The East has instinctively felt, even through her aversion, that she has a great deal to learn from Europe, not merely about the materials of power, but about its inner source, which is of mind and of the moral nature of man. Europe has been teaching us the higher obligations of public good above those of the family and the clan, and the sacredness of law, which makes society independent of individual caprice, secures for it continuity of progress, and guarantees justice to all men of all positions in life. Above all things Europe has held high before our minds the banner of liberty, through centuries of martyrdom and achievement,—liberty of conscience, liberty of thought and action, liberty in the ideals of art and literature. And because Europe has won our deep respect, she has become so dangerous for us where she is turbulently weak and false,—dangerous like poison when it is served along with our best food. There is one safety for us upon which we hope we may count, and that is, that we can claim Europe herself, as our ally, in our resistance to her temptations and to her violent encroachments; for she has ever carried her own standard of perfection, by which we can measure her falls and gauge her degrees of failure, by which we can call her before her own tribunal and put her to shame,—the shame which is the sign of the true pride of nobleness.
But our fear is, that the poison may be more powerful than the food, and what is strength in her to-day may not be the sign of health, but the contrary; for it may be temporarily caused by the upsetting of the balance of life. Our fear is that evil has a fateful fascination, when it assumes dimensions which are colossal,—and though at last, it is sure to lose its centre of gravity, by its abnormal disproportion, the mischief which it creates before its fall may be beyond reparation.

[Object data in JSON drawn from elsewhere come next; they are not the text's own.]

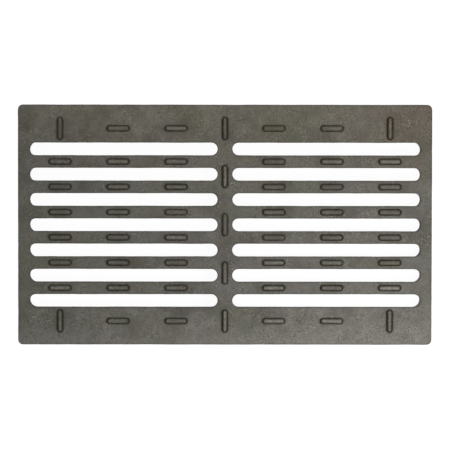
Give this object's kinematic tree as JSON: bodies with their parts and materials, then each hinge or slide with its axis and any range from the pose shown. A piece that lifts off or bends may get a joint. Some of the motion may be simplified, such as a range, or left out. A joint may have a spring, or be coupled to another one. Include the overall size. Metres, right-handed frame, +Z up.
{
  "type": "slotted drain grating",
  "caption": "Flat rectangular cast-iron drain grating with long round-ended slots, raised anti-slip studs on its tread and ribbed pockets under its solid edge strips.",
  "frame": {"origin": "centre of the underside, on the plane of the rims and bars that the grating rests on", "axes": "+X along the panel's long side and its slots, +Y across the slots, +Z up out of the studded tread"},
  "size_m": [0.5, 0.29, 0.028],
  "materials": {
    "cast_iron": "bare as-cast iron, dull and finely grained, with faint olive and brown staining"
  },
  "bodies": {
    "root": {"grate": "cast_iron"}
  },
  "joints": []
}
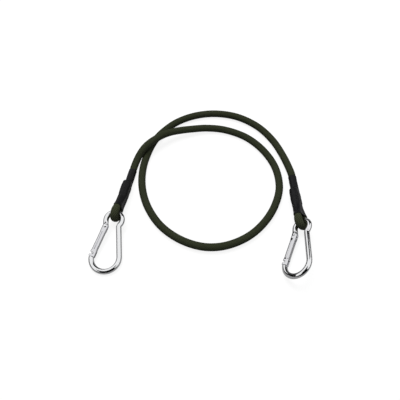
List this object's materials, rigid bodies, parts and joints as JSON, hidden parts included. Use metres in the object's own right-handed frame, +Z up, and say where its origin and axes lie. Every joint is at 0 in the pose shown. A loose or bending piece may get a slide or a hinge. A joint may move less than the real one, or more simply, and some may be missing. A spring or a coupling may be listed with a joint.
{
  "type": "bungee cord",
  "caption": "Elastic braided cord laid in a crossing loop, with a pear-shaped spring snap hook held in a folded and sleeved eye at each end.",
  "frame": {"origin": "on the surface that the cord lies on, under the middle of the box round its hooks, eyes and sleeves", "axes": "+Z up from the surface, +Y from the hooks towards the crossing of the loop, +X from the left hook to the right one as pictured"},
  "size_m": [0.2284, 0.2258, 0.0259],
  "materials": {
    "braid": "matt olive green woven braid",
    "rubber": "natural latex, dull",
    "shrink_sleeve": "charcoal shrunk tube, dull satin",
    "crimp_band": "zinc plated",
    "plated_steel": "bright nickel plating",
    "spring_steel": "drawn steel wire"
  },
  "bodies": {
    "cord": {"braided_sheath": "braid", "rubber_core": "rubber", "left_eye_sheath": "braid", "left_eye_core": "rubber", "left_sleeve": "shrink_sleeve", "left_inner_crimp": "crimp_band", "left_outer_crimp": "crimp_band", "right_eye_sheath": "braid", "right_eye_core": "rubber", "right_sleeve": "shrink_sleeve", "right_inner_crimp": "crimp_band", "right_outer_crimp": "crimp_band"},
    "left_hook": {"left_hook_frame": "plated_steel", "left_hinge_rivet": "plated_steel", "left_nose_pin": "plated_steel"},
    "left_gate": {"left_gate": "plated_steel", "left_gate_spring": "spring_steel"},
    "left_plunger": {"left_spring_plunger": "spring_steel"},
    "right_hook": {"right_hook_frame": "plated_steel", "right_hinge_rivet": "plated_steel", "right_nose_pin": "plated_steel"},
    "right_gate": {"right_gate": "plated_steel", "right_gate_spring": "spring_steel"},
    "right_plunger": {"right_spring_plunger": "spring_steel"}
  },
  "joints": [
    {"name": "left_hook_swing", "type": "hinge", "parent": "cord", "child": "left_hook", "pos_m": [-0.08934, 0.00762, 0.01201], "axis": [0.9771, -0.2123, -0.0099], "range_deg": [-110, 110]},
    {"name": "left_gate_hinge", "type": "hinge", "parent": "left_hook", "child": "left_gate", "pos_m": [-0.09941, -0.00776, 0.0096], "axis": [-0.0206, -0.1411, 0.9898], "range_deg": [0, 30], "stiffness_Nm_per_rad": 0.4, "springref_deg": -17.19},
    {"name": "left_plunger_slide", "type": "slide", "parent": "left_gate", "child": "left_plunger", "axis": [-0.3389, -0.9304, -0.1397], "range_m": [0, 0.00095], "deforming": ["left_gate_spring"]},
    {"name": "right_hook_swing", "type": "hinge", "parent": "cord", "child": "right_hook", "pos_m": [0.10546, -0.00218, 0.01146], "axis": [0.7397, 0.0421, 0.6716], "range_deg": [-110, 110]},
    {"name": "right_gate_hinge", "type": "hinge", "parent": "right_hook", "child": "right_gate", "pos_m": [0.09768, -0.0175, 0.00797], "axis": [-0.6673, 0.1743, 0.7241], "range_deg": [0, 30], "stiffness_Nm_per_rad": 0.4, "springref_deg": -17.19},
    {"name": "right_plunger_slide", "type": "slide", "parent": "right_gate", "child": "right_plunger", "axis": [-0.3755, -0.9184, -0.1249], "range_m": [0, 0.00095], "deforming": ["right_gate_spring"]}
  ],
  "couplings": [
    {"joint": "left_plunger_slide", "follows": "left_gate_hinge", "m_per_rad": 0.00172},
    {"joint": "right_plunger_slide", "follows": "right_gate_hinge", "m_per_rad": 0.00172}
  ]
}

Therefore I ask you to have the strength of faith and clarity of mind to know for certain, that the lumbering structure of modern progress, riveted by the iron bolts of efficiency, which runs upon the wheels of ambition, cannot hold together for long. Collisions are certain to occur; for it has to travel upon organised lines, it is too heavy to choose its own course freely; and once it is off the rails, its endless train of vehicles is dislocated. A day will come, when it will fall in a heap of ruin and cause serious obstruction to the traffic of the world. Do we not see signs of this even now? Does not the voice come to us, through the din of war, the shrieks of hatred, the wailings of despair, through the churning up of the unspeakable filth which has been accumulating for ages in the bottom of this civilisation,—the voice which cries to our soul, that the tower of national selfishness, which goes by the name of patriotism, which has raised its banner of treason against heaven, must totter and fall with a crash, weighed down by its own bulk, its flag kissing the dust, its light extinguished? My brothers, when the red light of conflagration sends up its crackle of laughter to the stars, keep your faith upon those stars and not upon the fire of destruction. For when this conflagration consumes itself and dies down, leaving its memorial in ashes, the eternal light will again shine in the East,—the East which has been the birth-place of the morning sun of man's history. And who knows if that day has not already dawned, and the sun not risen, in the Easternmost horizon of Asia? And I offer, as did my ancestor rishis, my salutation to that sunrise of the East, which is destined once again to illumine the whole world.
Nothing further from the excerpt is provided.